Eine kleine Abschweifung vom Thema Eisbär: vor einiger Zeit besuchten wir die Falknershow in Ralswieck auf Rügen; der dortige Falkner erzählte sehr viel über seinen jahrhundertealten Beruf; 2 Aussagen sind mir nachhaltig in Erinnerung geblieben:
1. Die Greifvögel in der Obhut der Falkner haben eine 2-3x höhere Lebenserwartung als freilebende Tiere.
2. Die Vögel sind bei jedem Flug völlig frei und können letztenlich frei entscheiden, ob sie zum Falkner zurückkehren oder nicht.
Ich stelle mal provozierend die Frage: ist die Freiheit des Eisbärs, in der Arktis zu verhungern oder aufgrund der Erderwärmung in zu dünnen Eis einzubrechen und zu ertrinken wirklich die einzig erstrebenswerte Alternative? Und wählen nicht auch wir Menschen das (bequeme) Leben in den Abhängigkeiten in einer hochtechnologisierten Zivilisation, weil uns der Preis der vollständigen Freiheit (Hunger, Durst, kurze Lebenserwartung pp.) zu hoch ist?

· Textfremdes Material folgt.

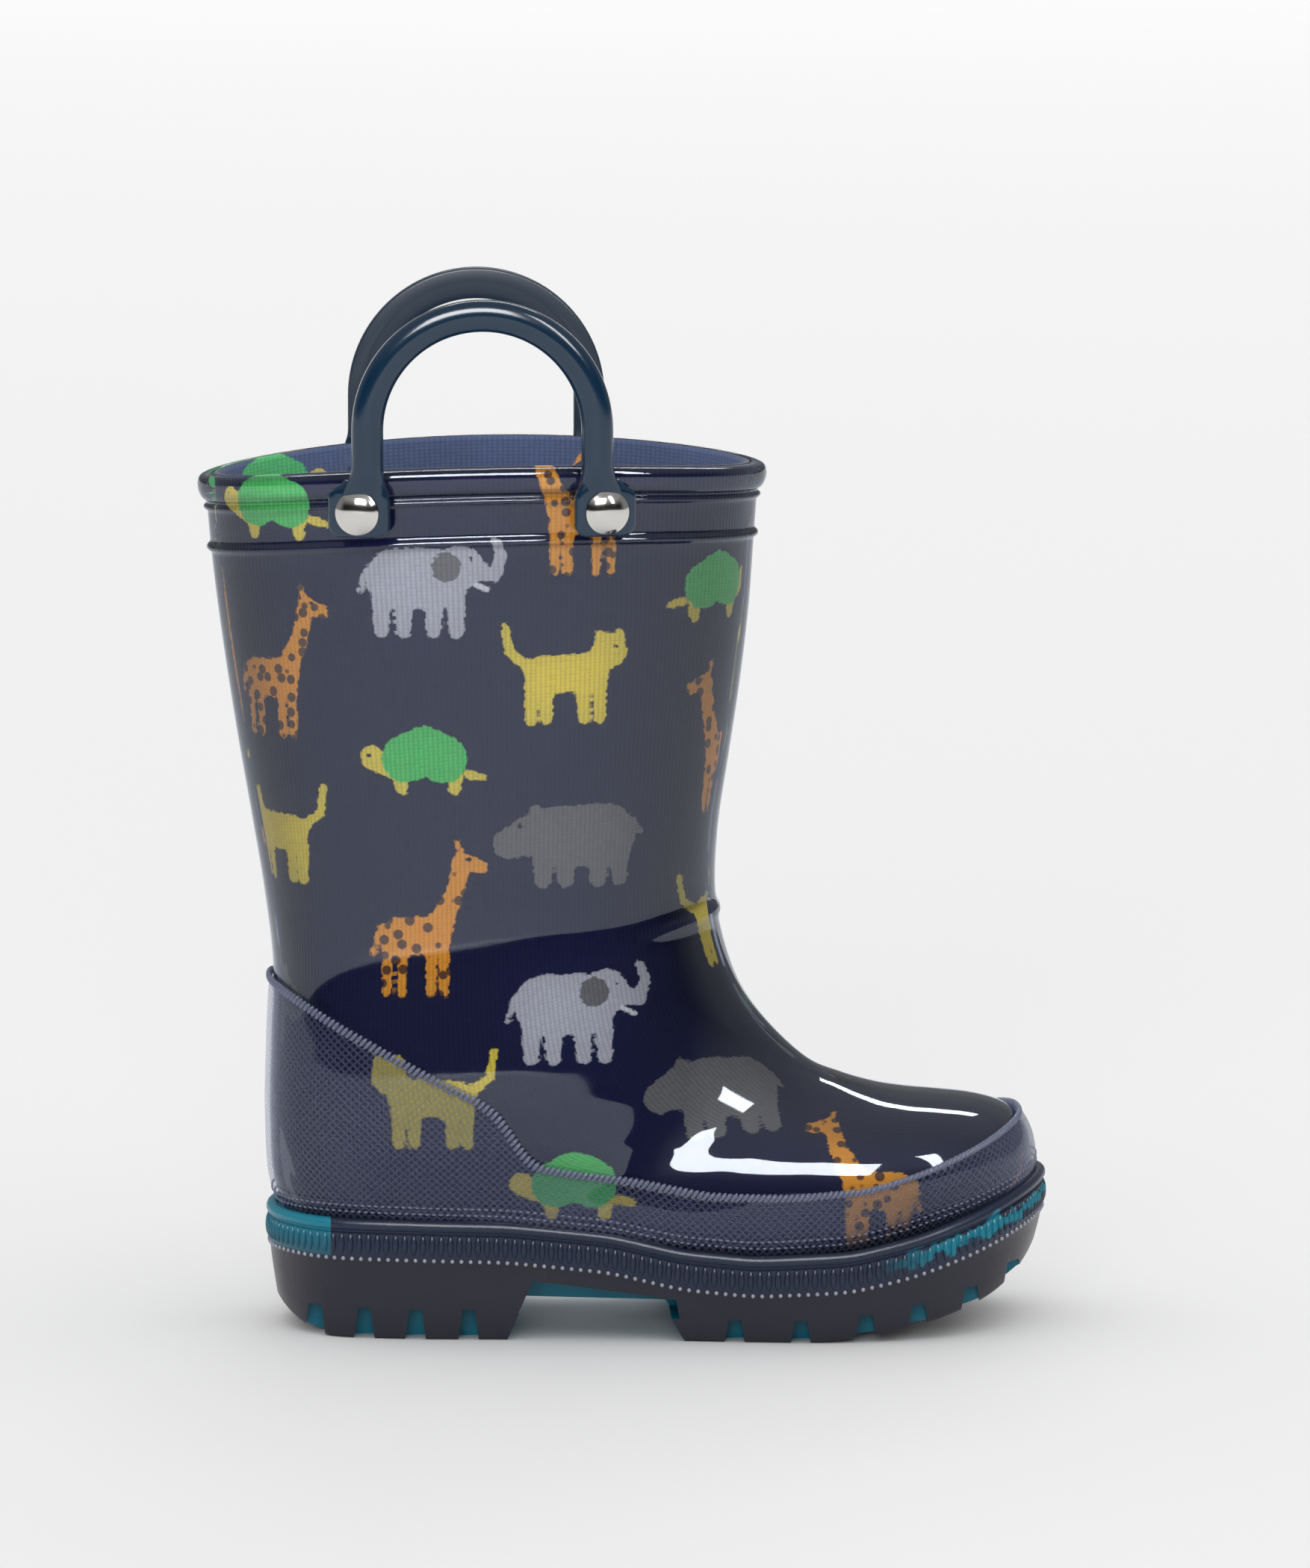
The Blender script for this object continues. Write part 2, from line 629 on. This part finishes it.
def hinge_axis(side):
    """Point on the fold line of one handle: the lower outer edge of its bar."""
    band = form_point(*band_spot(handle_middle() - ARCH_RADIUS + BAR_WIDTH / 2, side))
    reach = abs(band.y) + ROLL_PROUD + ROLL_CLEARANCE + BAR_DEPTH
    return Vector((handle_middle(), side * reach, band.z + TAB_ABOVE_RIVET + GAP))


def make_loop(name, side, boot, cutters, finish):
    """The arched bar of one handle, with its ends relieved so that it can lean inwards."""
    half = BAR_WIDTH / 2
    outline = arc((0, LEG_LENGTH), ARCH_RADIUS + half, 0, 180, 20)
    outline += [(-ARCH_RADIUS - half, 0), (-ARCH_RADIUS + half, 0)]
    outline += arc((0, LEG_LENGTH), ARCH_RADIUS - half, 180, 0, 16)
    outline += [(ARCH_RADIUS - half, 0), (ARCH_RADIUS + half, 0)]
    mesh = flat_outline(name, outline, BAR_DEPTH / 2, BAR_ROUNDING)
    upright = Matrix.Rotation(math.pi / 2, 4, "X")
    mesh.transform(Matrix.Translation((0, -side * BAR_DEPTH / 2, 0)) @ upright)
    loop = add_object(name, mesh, boot, finish)
    loop.location = hinge_axis(side)
    bm = bmesh.new()
    bmesh.ops.create_cube(bm, size=1.0)
    bmesh.ops.scale(bm, verts=bm.verts, vec=(0.08, 0.02, 0.01))
    bmesh.ops.translate(bm, verts=bm.verts, vec=(0, -side * 0.01, -0.005))
    lean = LEAN_IN * RELIEF_SPARE
    bmesh.ops.rotate(bm, verts=bm.verts, cent=(0, 0, 0), matrix=Matrix.Rotation(-side * lean, 3, "X"))
    relief = cutter(name + "_relief", mesh_from(bm, name + "_relief"), cutters)
    relief.location = loop.location
    combine(loop, relief)


def make_rivet(key, frame, boot, finish):
    """Domed cap with its shank outside the tab, and a hollow post with a flat head inside."""
    face = tab_levels()[1] + GAP
    inside = -(SHELL_WALL + GAP + LINER_WALL + POST_SEAT)
    bore = SHANK_RADIUS + GAP
    post_out = bore + POST_WALL
    edge = face + CAP_EDGE
    angles = [math.pi / 2 * k / 5 for k in range(5, -1, -1)]
    cap = [(0.0, face + CAP_HEIGHT)]
    cap += [(CAP_RADIUS * math.cos(a), edge + (CAP_HEIGHT - CAP_EDGE) * math.sin(a)) for a in angles[1:]]
    cap += [(CAP_RADIUS, face), (SHANK_RADIUS, face)]
    cap += [(SHANK_RADIUS, inside + GAP), (0.0, inside + GAP)]
    turned("rivet_cap_" + key, cap, frame, boot, finish)
    head = inside - POST_HEAD_THICKNESS
    post = [(0.0, inside), (bore, inside), (bore, face - GAP), (post_out, face - GAP)]
    post += [(post_out, inside), (POST_HEAD_RADIUS, inside), (POST_HEAD_RADIUS, head), (0.0, head)]
    turned("rivet_post_" + key, post, frame, boot, finish)


def make_handles(boot, cutters, frames):
    """Two carrying handles, each an arched bar and two tabs, and their eight rivet halves."""
    pvc = material("handle_pvc", (0.006, 0.030, 0.070), 0.35)
    nickel = material("rivet_metal", (0.80, 0.79, 0.76), 0.15, metallic=1.0)
    for name, side in (("handle_loop_outer", -1), ("handle_loop_inner", 1)):
        make_loop(name, side, boot, cutters, pvc)
    for key, frame in frames.items():
        tab = make_tab(key, frame, boot, cutters, pvc)
        combine(tab, bpy.data.objects["hole_" + key])
        make_rivet(key, frame, boot, nickel)


def main():
    """Empty the scene and build the boot."""
    for old in list(bpy.data.objects):
        bpy.data.objects.remove(old)
    boot = bpy.data.collections.new("rain_boot")
    cutters = bpy.data.collections.new("cutters")
    for collection in (boot, cutters):
        bpy.context.scene.collection.children.link(collection)
    frames = rivet_frames()
    make_upper(boot, cutters, frames)
    make_rand(boot, cutters)
    make_insole(boot, cutters)
    make_outsole(boot, cutters)
    make_handles(boot, cutters, frames)


main()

Aber zurück zu unseren Eisbären: Die Tierschutzorganisaton PETA Deutschland e.V. hat massivste Kritik am Zoo Hannover und der „Yukon Bay“ geäußert. Zu Recht? Ich denke: Nein!
Zunächst einmal ist PETA eine Organisation, die in Hannover insbesondere aufgrund des großen Engagements des verstorbenen Robert Enkes und seiner Frau für sie eine erhebliche Reputation genießt – bei all ihrer Radikalität – und deren Arbeit auch ich in vielen Bereichen durchaus sehr positiv sehe. Und auch die Ausführungen von PETA Deutschland e.V. zur Geschichte der Haltung von Eisbären in der Vergangenheit sind durchaus nachvollziehbar (Klick).
Allerdings gilt dies nun wahrlich nicht für die verbalen Ausfälle gegen die neue „Yukon Bay“ (Klick). Hier kann sich ein unbefangener Beobachter nicht des Eindrucks erwehren, dass PETA eher das öffentliche Interesse an dieser neuen Anlage im Zoo Hannover für seine eigenen Interessen nutzen will.
Schade ist, dass eine Nichtregierungsorganisation wie PETA dabei dieselben Fehler macht, die von solchen Gruppen ansonsten immer den Regierungen vorgeworfen wird: Fehler auch in der Außendarstellung zuzugeben, sich zu entschuldigen und sich zukünftig anders zu verhalten.
Es ist eben schon deutlich schwieriger, eigene Fehler einzugestehen, als Fehler anderer anzuprangern. Und es sicherlich auch schwer, in einer komplizierten, von schnelllebigen Medien dominierten Welt Probleme differenziert zu betrachten. Im Fall der Eisbären in der „Yukon Bay“ dürfte PETA da durchaus noch erhebliches Potential zur Fehlerkorrektur haben.